For the observed AuTe₂ phase, a melting point around 460 °C (9000 J/mol), reported in reference [40], points out to a lower forming temperature. We can assume that the formation of AuTe₂ is possibly eased by the presence of oxygen during the sputtering process.

4. Conclusions

TeO₂-ZnO (TZ) and TeO₂-ZnO-Au (TZA) thin films were prepared using the sputtering technique with different oxygen flows, without annealing and with annealing at 325 °C, in air, for 10 and 20 h.

TeO₂ was detected in two polymorphous forms: both α and β phases. The β phase was formed for null oxygen flow and the α phase was formed for different oxygen flow (0.5–7.0 sccm) for TZ and TZA films. Au was encountered either in its pure crystalline phase or as the AuTe₂ compound. The later annealing at 325 °C had very little influence on the TeO₂ phase formation for both TZ and TZA.

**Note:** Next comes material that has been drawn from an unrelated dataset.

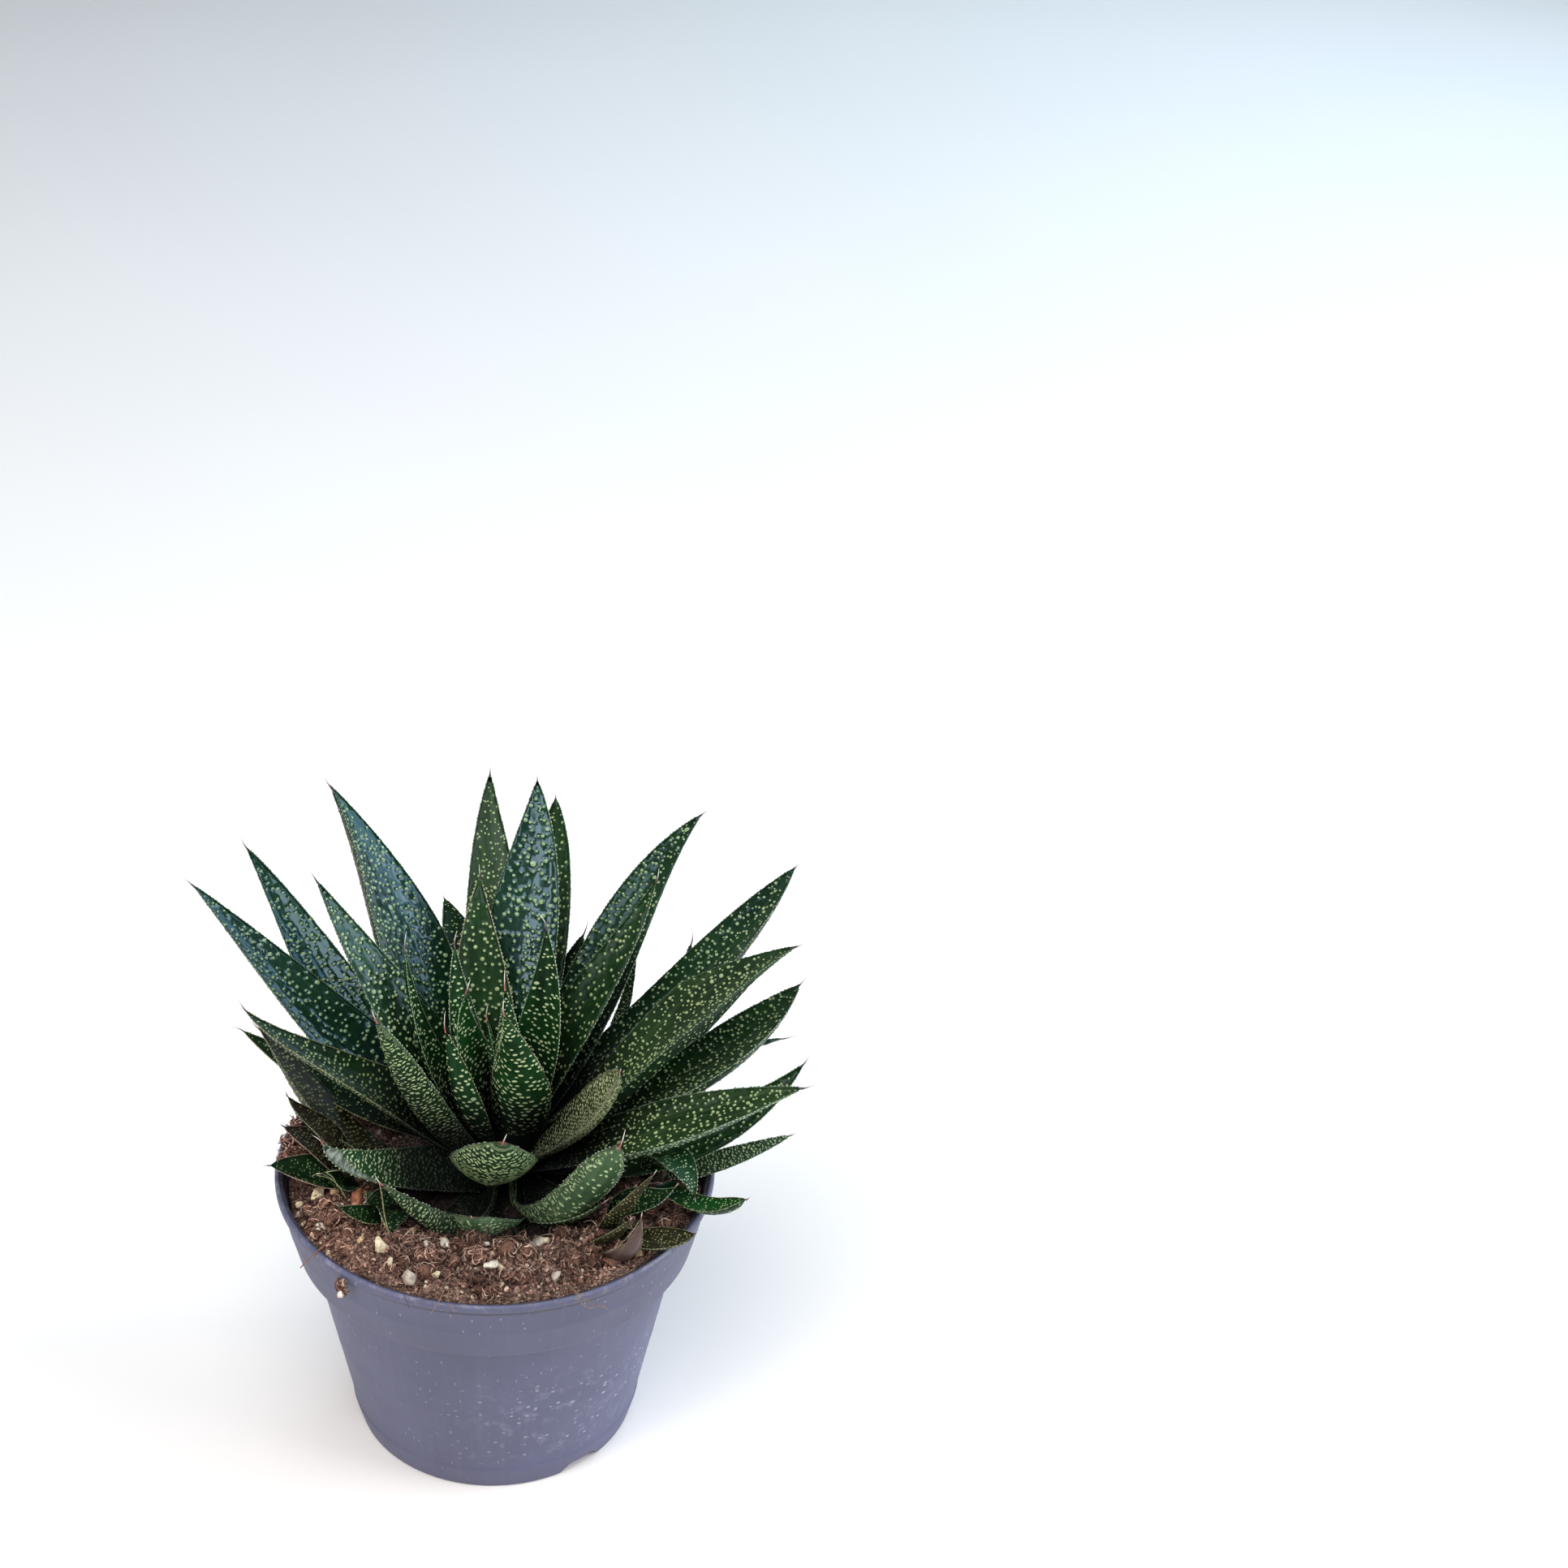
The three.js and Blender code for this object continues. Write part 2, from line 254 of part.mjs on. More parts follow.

Finally, it is worth noting that silicon oxide was found to grow for not-null oxygen flow, and from RBS analysis, it was found at TZ/Si and TZA/Si interfaces. We found that silicon oxide growth occurs at room temperature assisted by molecular oxygen introduced during the sputtering process and it was attributed to an electrochemical process on the silicon surface where orthotellurate anions act as oxidizing agent to grow SiO₂ at the TZ/Si or TZA/Si interface. The proposed electrochemical mechanism also takes into account the silicon consumption as the SiO₂ grows, the process activation by molecular oxygen introduced during the sputtering process, and the formation of tellurite that is incorporated in the α-TeO₂ structure.